Great Fosters Gardenbreak

Great Fosters Gardenbreak

 ‘Winter in town and summer in the country’ is how the English gentry planned their year. To experience this lifestyle, we recommend a short break at a wonderful garden hotel: Great Fosters. It is a moated Elizabethan house with luxurious modern facilities and a fine early twentieth century garden. The house was once a Royal hunting lodge in the heart of Windsor Forest, with the moat already a thousand years old when the present house was started (c1550). The garden is in the Arts and Crafts Style of Edwin Lutyens and Sir Reginald Blomfield. It is divided into four quarters by yew hedges, with a Tudor sundial (1585) at the centre point of the layout. A Japanese bridge takes you across the western arm of the moat to a sunken rose garden with a lily pond.

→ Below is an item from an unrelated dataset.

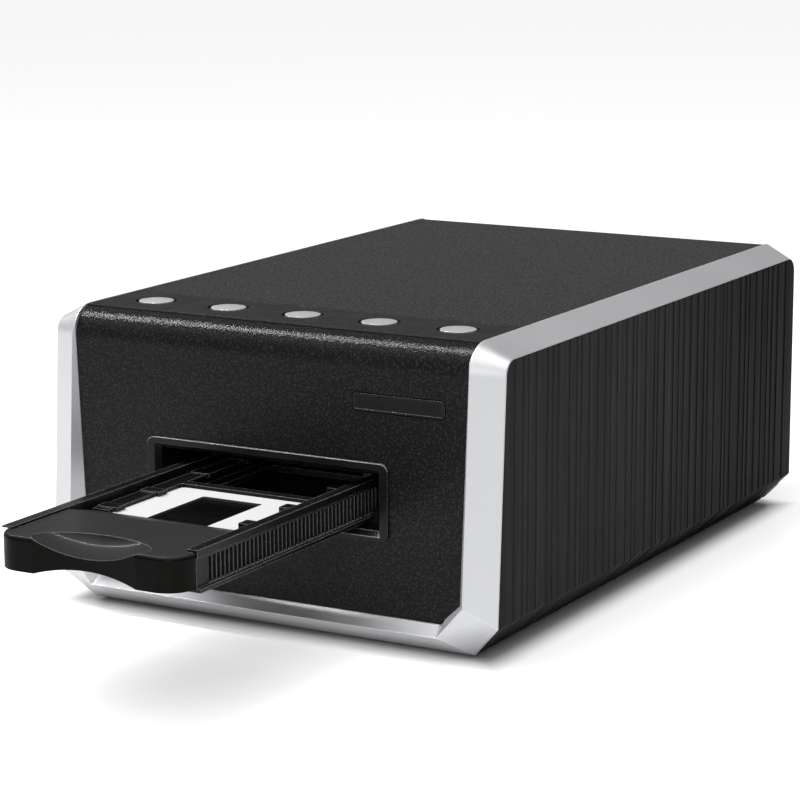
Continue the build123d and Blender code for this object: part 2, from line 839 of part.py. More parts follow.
def finger_scoop():
    """The wide shallow dish for a fingertip: an arc turned about a line across the grip."""
    arc_radius = (scoop_half ** 2 + scoop_depth ** 2) / (2 * scoop_depth)
    reach = sqrt(arc_radius ** 2 - (arc_radius - scoop_radius) ** 2)
    arc = ThreePointArc((-reach, 0), (0, scoop_radius), (reach, 0))
    spindle = revolve(make_face(arc + Line((reach, 0), (-reach, 0))), Axis.X)
    return Pos(0, holder_front_y + scoop_set_back, handle_top_z + scoop_radius - scoop_depth) * spindle


def bow_radius(half, rise):
    """Radius of an arc from its half span and its rise."""
    return (half ** 2 + rise ** 2) / (2 * rise)


def holder_handle():
    """The grip at the front of the holder: scooped on top, arched below, dished in front."""
    low = holder_bottom_z + handle_lift
    mount_front_y = first_pocket_y - mount_size / 2 - mount_fit
    seat_z = mount_top_z + mount_fit
    cover = outline_yz([(tray_front_y - 1, mount_seat_z), (tray_front_y - 1, handle_top_z),
                        (handle_step_y, handle_top_z), (handle_rear_y, seat_z + handle_rear_edge),
                        (handle_rear_y, seat_z), (mount_front_y, seat_z), (mount_front_y, mount_seat_z)])
    half = tray_inner - handle_gap
    grip = holder_grip() + extrude_x(cover, -half, half)
    grip = grip - finger_scoop()
    arch = bow_radius(lobe_half, arch_height)
    grip = grip - rod_y(0, low + arch_height - arch, holder_front_y - 5, tray_front_y, 2 * arch)
    dish = bow_radius(lobe_half, front_dish)
    return grip - post(0, holder_front_y + front_dish - dish, low - 1, handle_top_z + 1, 2 * dish)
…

The garden was originally laid out in 1918 by the landscape architect WH Romaine-Walker and his partner Gilbert Jenkins. The estate was famous for its parties in 1920s and has recovered its lush character. For a really short break, the best plan is simply to relax in the house and garden. For a longer short break, we recommend hiring a car, with a satnav or driver if you wish, and visiting the Royal Horticultural Society’s Wisley Garden, The Savill Garden, Claremont Landscape Garden and Painshill Park. They are within a 20 mile radius and easily accessible by fast roads. Great Fosters is 45 minutes by train from Central London and 8 miles by road from Heathrow Airport.